Monday, December 15, 2008

McDonalds

I haven't posted in forever, so I hope there is no one reading this anymore. If you have been reading this hoping for another skeptical take on Rustimiyan life, two points: 1) I am home so this post is my external internal dialogue, and 2) you really should get out more.

I just spent two hours studying Clincal Head and Neck at McDonalds. That place amazes me. I had a coupon for a free Southern Chicken Sandwich with the purchase of a beverage. Mixing the Dollar Menu with coupons should be illegal, but they haven't closed that loophole yet so I spent a dollar six and got coffee, a sandwich, and a place to study for two hours. I did get alot of studying done, but I also had a lot of nagging thoughts that are coming together and I hope they will more by my writing them down.

Young people, or people my age which is more youngish I concede, love to speak ill of McDonalds. "Super Size Me" is a movie that slanders this American miracle by saying that you will get high colesterol by eating super-sized meals three times a day. Really??? Duh. But many of my friends and much of America's youth has seized on this obvious observation of the results of excess to condemn McDonalds. By failing to condemn stupidity and excess, they are missing one of the major points that brings contentment and joy in life.

McDonalds in my mind is not a symbol of excess, but a symbol of anti-Starbucksism. Let me explain. McD's has posted a billboard outside Starbucks headquarters in Seattle that says "Fourbucks is dumb." I don't think McD's knows how deep that is, but when I heard it I smiled for the next 45 minutes as I drove in to work. Here is why. Starbucks caters to the young, trying to convince them that if they just spend way too much on rainforest friendly coffee they will remain forever young. If you look at their lines, you will disagree because there are quite a few over-the-hillers who buy $4 coffee, but I have a different meaning for young. Young people are idealistic. They think the world can be changed. They are the fools who think their generation will be the one which finally sets the world right and avoids getting old. Yes, every generation since Adam has gotten old and died, but we won't. We are different. We are enlightened. We will hang on to youth forever. We can save the rainforest, drink organic coffee, have power careers and perfect kids, shop at JCrew, drive hybrids or SUV's or hybrid SUV's, save the environment, and be cool all at once. We eschew minivans, Wal-Mart, and McD's. We are open minded and caring even while we charitably pity (and uncharitably scorn) those who have given up on ushering in the eschaton. Those who drive their kids through the McD's drive through and shop at Wal-Mart will alternately be scoffed at for their unsophistication and hated for standing in the way of Youth's utopia.

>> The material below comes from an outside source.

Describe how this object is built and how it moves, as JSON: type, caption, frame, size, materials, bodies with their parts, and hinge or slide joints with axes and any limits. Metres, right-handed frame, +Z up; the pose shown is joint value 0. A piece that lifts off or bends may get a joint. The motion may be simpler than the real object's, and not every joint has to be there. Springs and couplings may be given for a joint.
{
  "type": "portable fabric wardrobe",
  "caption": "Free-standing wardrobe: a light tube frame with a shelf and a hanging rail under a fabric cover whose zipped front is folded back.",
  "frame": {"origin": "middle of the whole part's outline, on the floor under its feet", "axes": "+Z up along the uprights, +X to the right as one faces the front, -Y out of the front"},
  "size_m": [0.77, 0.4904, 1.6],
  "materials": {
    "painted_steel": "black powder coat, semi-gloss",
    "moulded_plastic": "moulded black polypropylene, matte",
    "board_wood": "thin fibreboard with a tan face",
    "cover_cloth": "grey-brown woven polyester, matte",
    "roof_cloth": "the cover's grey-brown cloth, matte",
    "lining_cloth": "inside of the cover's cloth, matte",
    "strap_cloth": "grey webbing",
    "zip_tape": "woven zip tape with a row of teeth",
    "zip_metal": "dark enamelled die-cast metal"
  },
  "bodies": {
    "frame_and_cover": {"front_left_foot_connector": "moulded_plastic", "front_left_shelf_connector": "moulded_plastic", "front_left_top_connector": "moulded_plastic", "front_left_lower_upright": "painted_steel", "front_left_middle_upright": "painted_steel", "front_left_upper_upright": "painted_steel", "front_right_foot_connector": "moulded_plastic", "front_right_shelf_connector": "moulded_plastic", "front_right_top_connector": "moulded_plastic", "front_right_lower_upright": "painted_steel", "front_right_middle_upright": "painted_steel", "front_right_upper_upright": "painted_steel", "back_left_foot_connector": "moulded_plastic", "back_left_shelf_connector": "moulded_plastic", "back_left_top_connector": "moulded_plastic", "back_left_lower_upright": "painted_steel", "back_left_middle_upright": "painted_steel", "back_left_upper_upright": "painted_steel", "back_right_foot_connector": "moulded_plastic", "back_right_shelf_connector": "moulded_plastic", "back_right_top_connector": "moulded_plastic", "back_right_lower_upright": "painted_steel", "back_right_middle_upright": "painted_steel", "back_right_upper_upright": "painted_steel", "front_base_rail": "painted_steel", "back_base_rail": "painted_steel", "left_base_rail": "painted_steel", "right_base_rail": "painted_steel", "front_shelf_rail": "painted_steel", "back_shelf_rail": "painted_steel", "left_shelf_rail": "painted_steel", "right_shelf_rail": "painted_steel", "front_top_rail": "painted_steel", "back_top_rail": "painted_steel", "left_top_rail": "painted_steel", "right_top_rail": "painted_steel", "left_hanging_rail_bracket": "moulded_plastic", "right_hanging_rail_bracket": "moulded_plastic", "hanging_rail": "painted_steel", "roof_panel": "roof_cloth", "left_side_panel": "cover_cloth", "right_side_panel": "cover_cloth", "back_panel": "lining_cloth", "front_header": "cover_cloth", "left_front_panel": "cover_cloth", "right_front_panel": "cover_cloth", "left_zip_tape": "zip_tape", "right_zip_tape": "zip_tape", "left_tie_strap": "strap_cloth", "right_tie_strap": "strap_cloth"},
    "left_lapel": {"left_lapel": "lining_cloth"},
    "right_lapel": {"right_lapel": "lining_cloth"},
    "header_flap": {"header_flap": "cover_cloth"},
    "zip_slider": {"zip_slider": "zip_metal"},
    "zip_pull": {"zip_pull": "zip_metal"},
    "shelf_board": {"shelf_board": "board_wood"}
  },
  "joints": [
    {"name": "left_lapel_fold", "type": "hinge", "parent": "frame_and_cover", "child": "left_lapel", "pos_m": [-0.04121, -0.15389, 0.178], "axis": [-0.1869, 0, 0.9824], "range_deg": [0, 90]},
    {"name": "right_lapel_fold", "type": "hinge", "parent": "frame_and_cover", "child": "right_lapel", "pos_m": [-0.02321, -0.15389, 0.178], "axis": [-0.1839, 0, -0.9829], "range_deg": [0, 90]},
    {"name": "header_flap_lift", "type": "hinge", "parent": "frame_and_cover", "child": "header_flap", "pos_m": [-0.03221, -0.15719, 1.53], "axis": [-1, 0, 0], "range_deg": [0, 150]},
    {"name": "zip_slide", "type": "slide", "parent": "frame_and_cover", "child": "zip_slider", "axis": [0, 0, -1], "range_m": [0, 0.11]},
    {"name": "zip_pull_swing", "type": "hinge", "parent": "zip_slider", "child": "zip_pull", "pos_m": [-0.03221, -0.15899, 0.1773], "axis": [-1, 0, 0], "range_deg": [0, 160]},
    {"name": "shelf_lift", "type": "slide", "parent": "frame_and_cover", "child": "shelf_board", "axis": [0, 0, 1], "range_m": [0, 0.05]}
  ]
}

Starbucks seeks to perpetuate this stupidity as do many in the Utopian, Organic, Whole-Foods myth perpetuating industry. The world, they want you to believe, is not fallen and decaying, or it would not be except for the unenlightened. We can change it. Yes we can!!

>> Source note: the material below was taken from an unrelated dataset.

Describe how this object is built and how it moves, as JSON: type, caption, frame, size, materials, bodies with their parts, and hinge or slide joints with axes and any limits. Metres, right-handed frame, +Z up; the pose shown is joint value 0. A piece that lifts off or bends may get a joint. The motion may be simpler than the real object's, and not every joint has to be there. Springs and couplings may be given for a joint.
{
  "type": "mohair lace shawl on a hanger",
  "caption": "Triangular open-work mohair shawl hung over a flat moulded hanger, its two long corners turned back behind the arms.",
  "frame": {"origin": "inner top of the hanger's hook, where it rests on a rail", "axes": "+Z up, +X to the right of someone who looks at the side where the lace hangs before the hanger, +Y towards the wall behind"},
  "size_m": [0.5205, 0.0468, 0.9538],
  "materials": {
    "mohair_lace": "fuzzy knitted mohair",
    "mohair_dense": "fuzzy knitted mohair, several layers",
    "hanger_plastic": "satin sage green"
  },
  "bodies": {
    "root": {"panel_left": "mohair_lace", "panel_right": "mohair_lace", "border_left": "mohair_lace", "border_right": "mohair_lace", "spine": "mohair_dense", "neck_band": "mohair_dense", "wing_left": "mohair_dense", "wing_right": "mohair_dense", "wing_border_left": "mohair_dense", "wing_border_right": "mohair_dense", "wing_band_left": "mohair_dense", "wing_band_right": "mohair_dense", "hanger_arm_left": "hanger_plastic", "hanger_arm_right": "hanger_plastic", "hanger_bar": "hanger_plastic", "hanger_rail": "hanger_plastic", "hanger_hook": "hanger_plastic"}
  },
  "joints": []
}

Most people have historically end up leaving the youthful phase when they get a job and get a family. Starbucks has pushed that age later in life than it used to be, but most still do grow up. Here is where old people eating breakfast at McD's is my beacon of contentment. When people realize that you cannot both feed your family and shop at whole food, or drink $4 coffee, or fit car seats in a Prius, they get angry. How many people resent their minivan? How many look forward to their kids being out of the house so they can again drive in their Priuii and drink overpriced coffee? How many go in debt by putting overpriced coffee on their over-used credit cards? They do this when they could be enjoying life by eating breakfast at McD's for a dollar six. How many people my age are angry because it has finally hit them that the minivan and snotty kids is as good as it gets in this life?

But old people who go into McD's and wear their Wrangler's they bought at Wal-Mart (I found a pair for $14.74) have seen something that the young have missed. Once you let go of youth you see that this is as good as it gets.... and it is great. Yeah, the coffee may have a hint of turpentine in it, but it is hot and you can afford it. Sure, if you eat supersized meals every day you may get high colesterol, but the dollar menu allows you to eat out and give your wife a break from the dishes. Being content with McD's, as many old people are, means that you can have joy in a world that is not and will not be Utopia during this lifetime. Receiving what God has given with greatfulness rather than buying on credit what He has not is what old people do. Do you think that just maybe they have figured something out?

Old people have been young and they have been old. Young people have never been old. Old people are happy to spend the morning drinking coffee off the dollar menu; young people are frantic to hold on to their youth and $4 coffee. I'll take old any day.